After shooting for a couple of hours at Sunset Crater Volcano Crater National Monument on the day before the northern Arizona workshop began, I arose the following morning and drove the 3 1/2 hours from Flagstaff to Monument Valley.  The workshop itself began with a meeting at mid-afternoon in the lobby of the View Hotel, inside Monument Valley Navajo Tribal Park.  The workshop leader was E.J. Peiker, a well-established, versatile professional nature photographer based in Phoenix, whose work I’d been familiar with for more than 10 years.  I was one of only five participants; the workshop had deliberately been limited to a small group (a maximum of five), partly because a number of places on the planned itinerary would be difficult to photograph with a larger number.  (This ended up working out very well; a larger group would made photographing in some spots–Lower Antelope Canyon, most particularly–borderline impossible.)  While I was easily the most experienced landscape photographer–other than E.J. himself–in the group, there were no novices among the participants; everyone had at least a few years of experience under his or her belt.  And it was a very good group of people, devoid of personality conflicts, which made for a very pleasant experience.

After meeting and a brief orientation, we headed into the Valley for a self-guided tour around the 17-mile scenic drive.  (While the drive itself is, indeed, quite scenic, the road is unpaved and extremely rough in some places.  While I did see some people navigating the scenic drive in a standard passenger vehicle, I wouldn’t have been at all comfortable doing so with my own car.)  Late August is near the end of Arizona’s monsoon season and just after we started out, the wind kicked up and the rain came pouring down.  But the cloudburst didn’t last long and we were able to visit some compelling locations over the day’s final few hours.  The light, of course, was improving by the minute.

Our first extended stop was at John Ford’s Point, named after the film director who was instrumental in exposing the world to Monument Valley’s stark beauty through his movies.  From the point, you have a compelling view of the northern part of the valley.   I had set up for a shot, but one of the other workshop participants noted a sign, posted by a Native American, that he and his horse would pose for photographs for a small fee.  When asked what the fee was, he said “whatever you feel is fair.”  So, he rode out to a ledge and I recomposed my shot to take advantage of his presence.

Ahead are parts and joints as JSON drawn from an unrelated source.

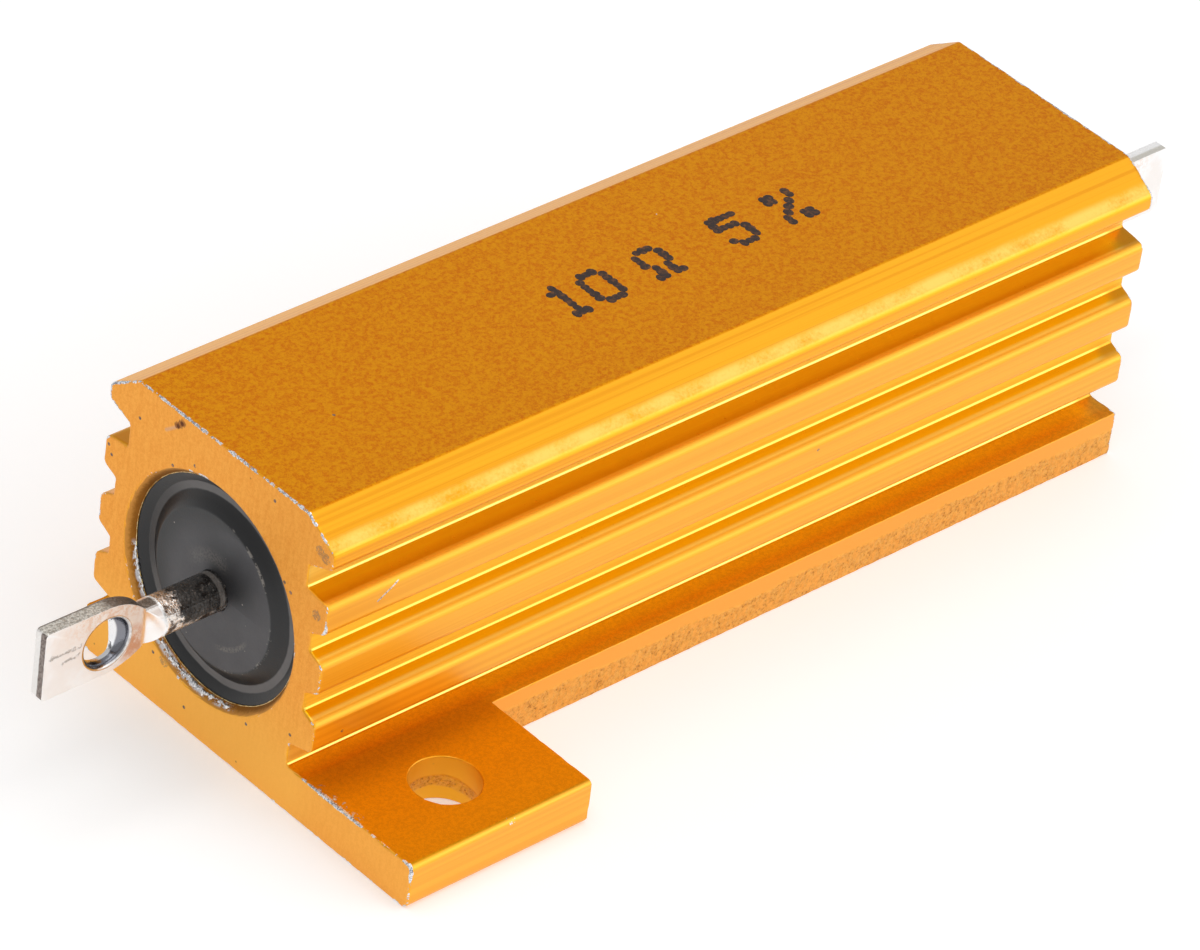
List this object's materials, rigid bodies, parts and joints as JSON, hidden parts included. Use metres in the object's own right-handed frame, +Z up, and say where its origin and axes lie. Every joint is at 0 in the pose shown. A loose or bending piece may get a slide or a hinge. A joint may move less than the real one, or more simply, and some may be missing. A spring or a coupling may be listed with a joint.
{
  "type": "power resistor",
  "caption": "Chassis-mounted wirewound power resistor in a finned gold-anodised aluminium housing, with diagonal screw feet and a flat solder lug at each end.",
  "frame": {"origin": "middle of the housing's underside, on the surface that it is screwed to", "axes": "+X along the housing towards the rear terminal, +Z up out of the base; the visible foot of the picture is at -X, -Y"},
  "size_m": [0.0688, 0.0288, 0.0159],
  "materials": {
    "anodised_aluminium": "gold anodised, satin",
    "moulding_compound": "matte black",
    "steatite": "unglazed",
    "resistance_alloy": "drawn wire",
    "cap_steel": "pressed",
    "tinned_steel": "tin plated, pressed"
  },
  "bodies": {
    "root": {"housing": "anodised_aluminium", "moulded_body": "moulding_compound", "ceramic_core": "steatite", "resistance_winding": "resistance_alloy", "end_cap_front": "cap_steel", "end_cap_rear": "cap_steel", "terminal_front": "tinned_steel", "terminal_rear": "tinned_steel"}
  },
  "joints": []
}
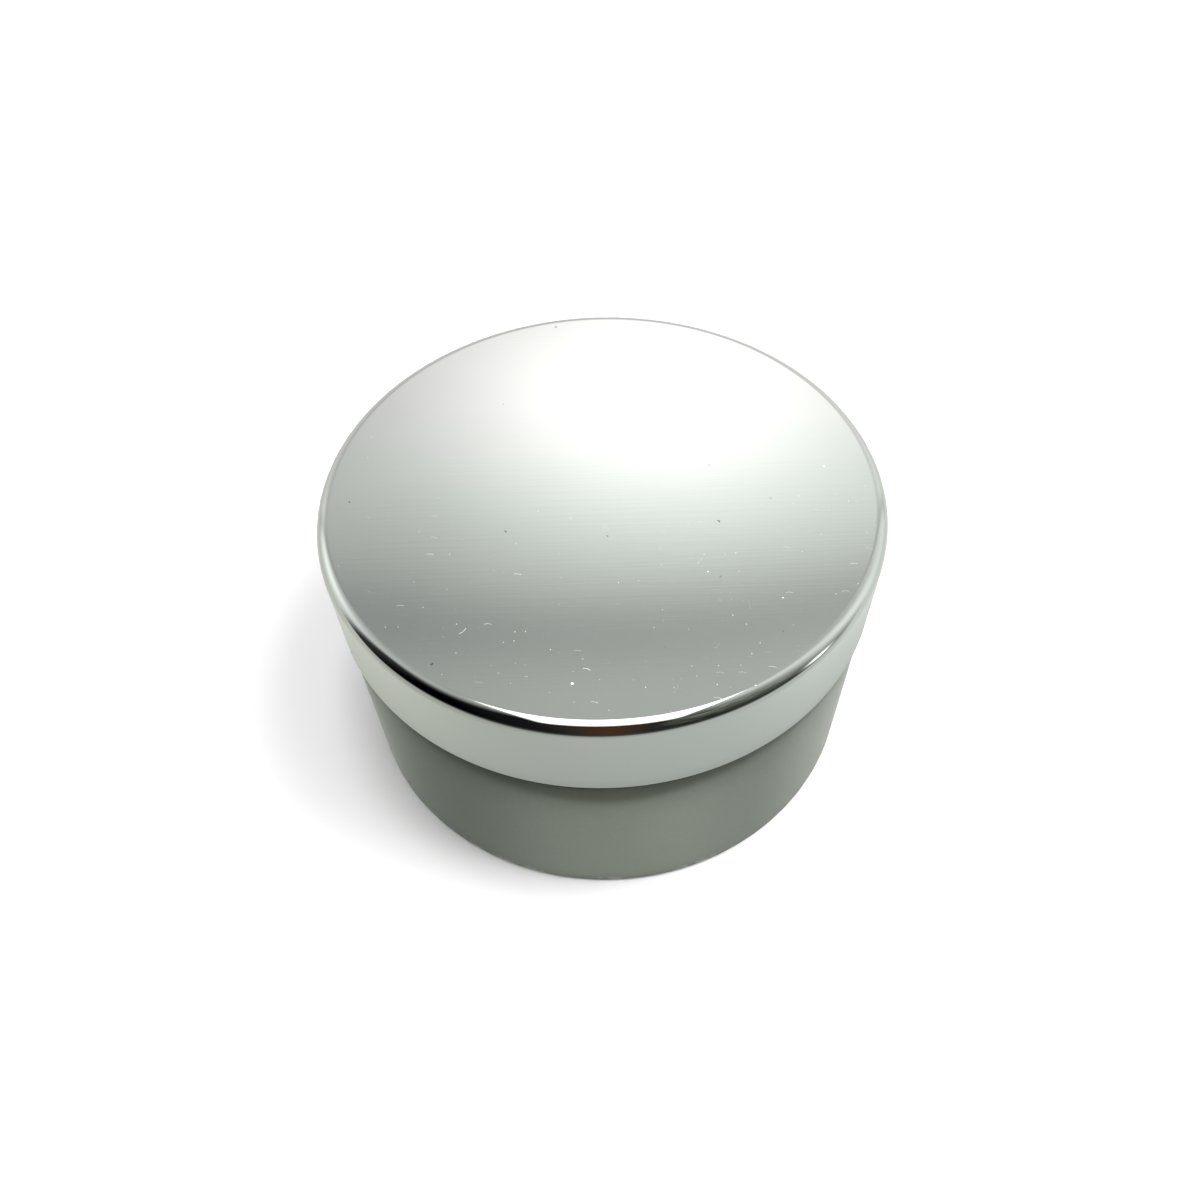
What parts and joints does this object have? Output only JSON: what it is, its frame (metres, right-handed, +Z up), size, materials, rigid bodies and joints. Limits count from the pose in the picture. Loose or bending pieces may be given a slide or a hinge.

A Room With a View, John Ford’s Point, Monument Valley Navajo Tribal Park, Arizona

I very seldom include people in my imagery, but I’m very glad I did in this instance.  The obvious reason would be an element of scale, but that’s not a major factor for me in this case.  I liked the aesthetic benefit of including the man and his horse, as I feel it lends a sense of vastness and wonder to the image.  (The gentleman who posed for us received a nice tip on behalf of our group, for which he was extremely grateful.)

For some scenes, I thought a black and white treatment worked best, such as the shot below, focusing the attention on the spotlighting of Merrick Butte.

The View from John Ford’s Point black & white, Monument Valley Navajo Tribal Park, Arizona

From John Ford’s Point we descended back to the valley floor and continued along the drive to a number of other notable locations.

Looking South black & white, Monument Valley Navajo Tribal Park, Arizona

As the sun dropped in the sky, the light-shadow interplay in the valley became sublime.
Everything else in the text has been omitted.